En un alegato procesal que la Sala rechaza y que la doctrina cualificada califica de esperpéntico, el Colegio de Abogados de Vigo trató de «atraer» al recurso ante la Audiencia Nacional al Consejo General de la Abogacía, invocando como excepción procesal el litisconsorcio pasivo necesario, extraño a la jurisdicción contencioso-administrativa. El repaso de la Sala al Colegio de Abogados es digno de ser leído.

Pero lo llamativo no es solo ese intento desesperado sino, sobre todo, que pone de manifiesto que el Consejo de la Abogacía ni estaba ni se le esperaba en un pleito sobre la aplicación a la organización colegial de la Ley 20/2013, de 9 de diciembre, de garantía de la unidad de mercado, asunto de indudable trascendencia para la actual conformación normativa y operativa de los colegios profesionales en España.

Lo que se dilucidaba en dicho pleito era si la obligación de correspondencia entre el Colegio de la Abogacía de primera incorporación a la profesión y el lugar de ubicación del despacho profesional, conforme a la regla del artículo 3.3 de la Ley 2/1974, de 13 de febrero, de Colegios profesionales, ha de mantenerse a lo largo de la vida profesional y, por ello, en los sucesivos cambios de domicilio profesional que puedan producirse, de modo que el cambio de ubicación del despacho implica la del Colegio de residencia, con los consiguientes desembolsos económicos.

La cuestión no es baladí. De mantenerse en nuestro ordenamiento la solución adoptada de la CNMC confirmada por la Audiencia Nacional – porque la Sala Tercera del Tribunal Supremo no admite o no estima el presumible recurso de casación del Colegio de Vigo – se ven potencialmente afectados, entre otros, los artículos del Estatuto general de la Abogacía Española, aprobado por el Real Decreto 135/2021, de 2 de marzo, relacionados con las clases de colegiados, los deberes de los colegiados, las cuotas que han de abonar y el régimen sancionador.

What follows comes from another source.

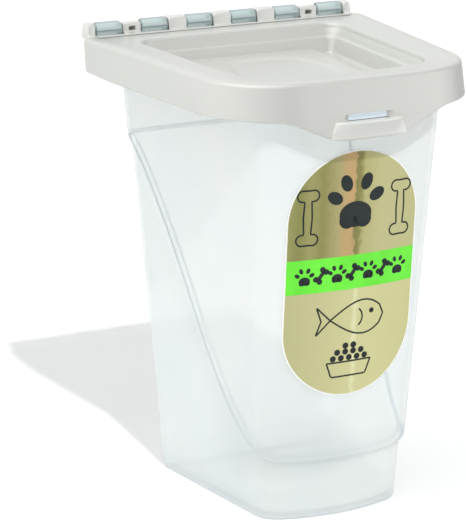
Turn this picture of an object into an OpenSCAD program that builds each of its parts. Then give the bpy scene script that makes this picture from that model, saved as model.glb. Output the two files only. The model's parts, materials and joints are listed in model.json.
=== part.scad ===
// Flip-top pet food bin: a tapered clear container, a pearl lid on a row of
// hinge knuckles along its back edge, and a flexing front latch tab.
// Millimetres. +Z is up, the front with the label faces -Y, and the origin
// is on the ground under the middle of the bin.

/* [Container] */
// Width of the base at its front
base_front_w = 88; // [80:1:92]
// Width of the base at its back
base_back_w = 119; // [112:1:124]
// Front of the base, from the origin
base_front_y = -62; // [-66:1:-58]
// Back of the base, from the origin
base_back_y = 58.5; // [55:0.5:62]
// Width of the mouth at its front
mouth_front_w = 112.6; // [108:0.2:116]
// Width of the mouth at its back
mouth_back_w = 151.4; // [148:0.2:156]
// Front of the mouth, from the origin
mouth_front_y = -83; // [-84:0.5:-80]
// Back of the mouth, from the origin
mouth_back_y = 77; // [74:0.5:78]
// Height of the walls, up to the shoulder under the lid
wall_h = 240.4; // [238:0.2:242]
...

El impacto descrito, a buen entendedor, hubiera merecido un poco más de atención por parte de la institución que culmina la organización profesional de la Abogacía. Las consecuencias para ésta y el resto de organizaciones profesionales del indicado fallo son difíciles de calibrar en el momento actual. Pero no parece que las preocupaciones corporativas hayan estado bien encaminadas en los últimos años.